Thursday, 10 January 2013

Changed to a Knitting Stitch

I've changed my sewing stitches for knitting stitches just for a moment.  In December I packed away my sewing machine, and transformed our dinning room back into a place to eat rather than my personal sewing space!

Since we have come back from Christmas holidays my husband has turned our dinning room into his temporary study so the sewing machines are still packed away.  Instead the knitting needles have been busy.  Even though it is summer I will be ready for winter when it gets here.

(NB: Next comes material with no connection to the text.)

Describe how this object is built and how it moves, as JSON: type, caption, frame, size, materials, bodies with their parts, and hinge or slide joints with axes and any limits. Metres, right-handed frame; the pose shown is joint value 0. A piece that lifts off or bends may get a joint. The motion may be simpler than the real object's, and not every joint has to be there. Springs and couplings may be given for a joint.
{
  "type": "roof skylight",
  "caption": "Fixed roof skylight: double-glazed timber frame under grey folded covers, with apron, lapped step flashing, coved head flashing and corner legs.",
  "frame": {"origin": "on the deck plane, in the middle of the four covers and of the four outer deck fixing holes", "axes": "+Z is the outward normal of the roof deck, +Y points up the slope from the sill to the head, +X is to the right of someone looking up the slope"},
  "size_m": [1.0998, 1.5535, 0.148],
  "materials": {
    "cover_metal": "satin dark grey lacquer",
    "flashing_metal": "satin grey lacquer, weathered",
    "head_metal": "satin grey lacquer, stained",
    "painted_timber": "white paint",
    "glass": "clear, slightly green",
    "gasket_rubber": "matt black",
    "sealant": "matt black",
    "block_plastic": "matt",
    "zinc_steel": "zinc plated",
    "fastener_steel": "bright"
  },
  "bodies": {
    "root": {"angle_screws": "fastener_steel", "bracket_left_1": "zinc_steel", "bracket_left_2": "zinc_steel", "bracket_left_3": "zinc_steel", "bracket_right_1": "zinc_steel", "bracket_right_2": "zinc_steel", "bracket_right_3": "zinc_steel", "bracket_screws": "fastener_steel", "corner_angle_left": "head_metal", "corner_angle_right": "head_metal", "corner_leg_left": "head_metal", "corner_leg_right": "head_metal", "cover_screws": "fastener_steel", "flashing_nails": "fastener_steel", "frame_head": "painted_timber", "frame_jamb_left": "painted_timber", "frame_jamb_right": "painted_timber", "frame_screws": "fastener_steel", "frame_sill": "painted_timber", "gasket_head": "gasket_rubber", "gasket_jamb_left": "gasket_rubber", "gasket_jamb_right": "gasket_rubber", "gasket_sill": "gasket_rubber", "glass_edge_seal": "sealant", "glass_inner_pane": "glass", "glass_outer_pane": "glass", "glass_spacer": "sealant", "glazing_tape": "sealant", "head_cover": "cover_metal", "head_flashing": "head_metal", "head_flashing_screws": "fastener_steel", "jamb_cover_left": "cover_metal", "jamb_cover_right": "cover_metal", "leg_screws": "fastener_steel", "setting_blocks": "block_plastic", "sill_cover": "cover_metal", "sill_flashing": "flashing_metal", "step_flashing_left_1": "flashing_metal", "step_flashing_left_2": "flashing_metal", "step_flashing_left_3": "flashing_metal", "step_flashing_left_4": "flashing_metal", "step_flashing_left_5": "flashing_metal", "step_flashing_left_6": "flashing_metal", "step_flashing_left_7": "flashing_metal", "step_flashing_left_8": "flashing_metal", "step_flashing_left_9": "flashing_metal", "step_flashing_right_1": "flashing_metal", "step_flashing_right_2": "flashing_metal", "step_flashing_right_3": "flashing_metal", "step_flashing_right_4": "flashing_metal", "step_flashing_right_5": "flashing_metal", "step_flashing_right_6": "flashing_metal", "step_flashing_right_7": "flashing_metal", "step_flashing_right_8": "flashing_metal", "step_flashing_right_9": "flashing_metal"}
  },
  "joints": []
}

My knitting garment of choice - arm warmers.  My first pair was a lovely Raspberry colour yarn with a single cable, which are more wrist warmers than arm warmers.
These are knitted on two needles and the seam runs up the thumb line, with a small hole for the thumb about an inch from the finger end.  Knitted on a size 5mm needle with a double knit yarn, these are cute and snug fitting.  The second pair I decided to add four stitches to the pattern and a few more inches in length and chose a deep purple colour yarn.
I really love this pair, so promptly went back to the shop and brought more raspberry yarn to make more.  These are based on a Stitch Nation pattern, but I can never resist changing a pattern for my own personal style, so these aren't true to pattern but the finished product is just as I wanted.

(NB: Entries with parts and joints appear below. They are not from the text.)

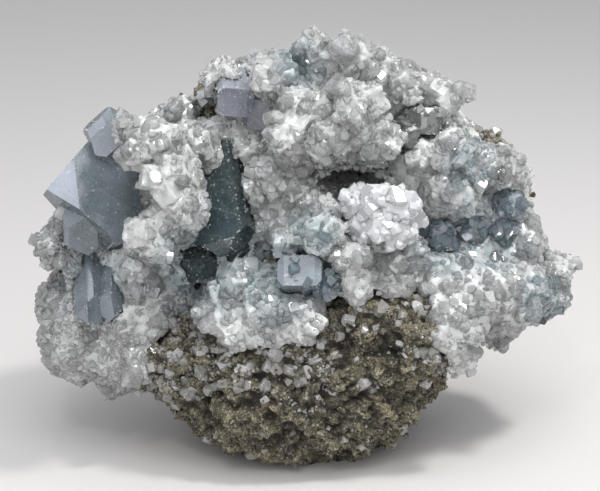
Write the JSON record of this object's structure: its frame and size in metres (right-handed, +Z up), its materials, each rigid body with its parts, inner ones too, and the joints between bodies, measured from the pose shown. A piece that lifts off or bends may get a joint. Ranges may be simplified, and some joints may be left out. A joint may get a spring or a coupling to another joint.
{
  "type": "celestite crystal cluster",
  "caption": "Pale blue celestite crystals and sparkling druse lining one side of a loose lump of brown-grey rock, with a small crystal-lined hollow.",
  "frame": {"origin": "middle of the flat spot on the rock's underside that the piece rests on", "axes": "+X to the viewer's right along the longest side, -Y out of the crystal side, +Z up"},
  "size_m": [0.1539, 0.0814, 0.1195],
  "materials": {
    "host_rock": "rough, granular, with ledges and pits",
    "druse": "translucent, small flat glittering faces",
    "blue_celestite": "clear to misty, flat bright faces",
    "teal_celestite": "clear, flat bright faces",
    "violet_celestite": "clear to misty, flat bright faces",
    "white_celestite": "misty white, flat bright faces"
  },
  "bodies": {
    "root": {"matrix": "host_rock", "druse_crust": "druse", "hollow_crust": "druse", "left_blue_crystals": "blue_celestite", "teal_crystals": "teal_celestite", "violet_crystals": "violet_celestite", "sill_blue_crystals": "blue_celestite", "white_crystals": "white_celestite", "right_blue_crystals": "blue_celestite", "dark_crystals": "blue_celestite"}
  },
  "joints": []
}
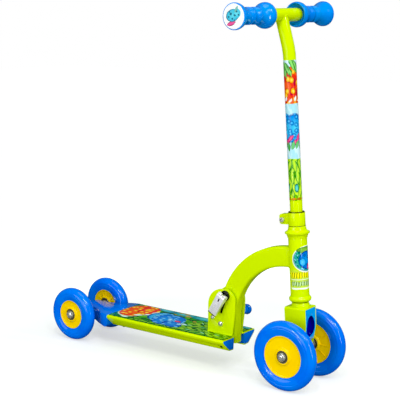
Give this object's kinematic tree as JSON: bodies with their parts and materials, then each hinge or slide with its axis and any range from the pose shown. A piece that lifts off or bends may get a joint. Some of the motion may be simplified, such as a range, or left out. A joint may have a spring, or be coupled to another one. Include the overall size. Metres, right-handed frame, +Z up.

I'm now half way through a third pair - this time I switched to double pointed needles (DPN) in a double knit, winter white yarn.  Here is the beginning of the right hand.... I've just completed the 4 rounds of ribbing and first cable round.
The left hand is complete with the exception of the thumb gusset - I thought I would save that part and do both hands at the same time, as I feel it will be really fiddly and best get it over and done with together.
I love this pattern because there is no sewing up afterwards (yay!) but I'm still trying to get the tension on the stitches, when I change needles, more consistent.  I'm sure practice will make perfect.  More pictures once I've completed these.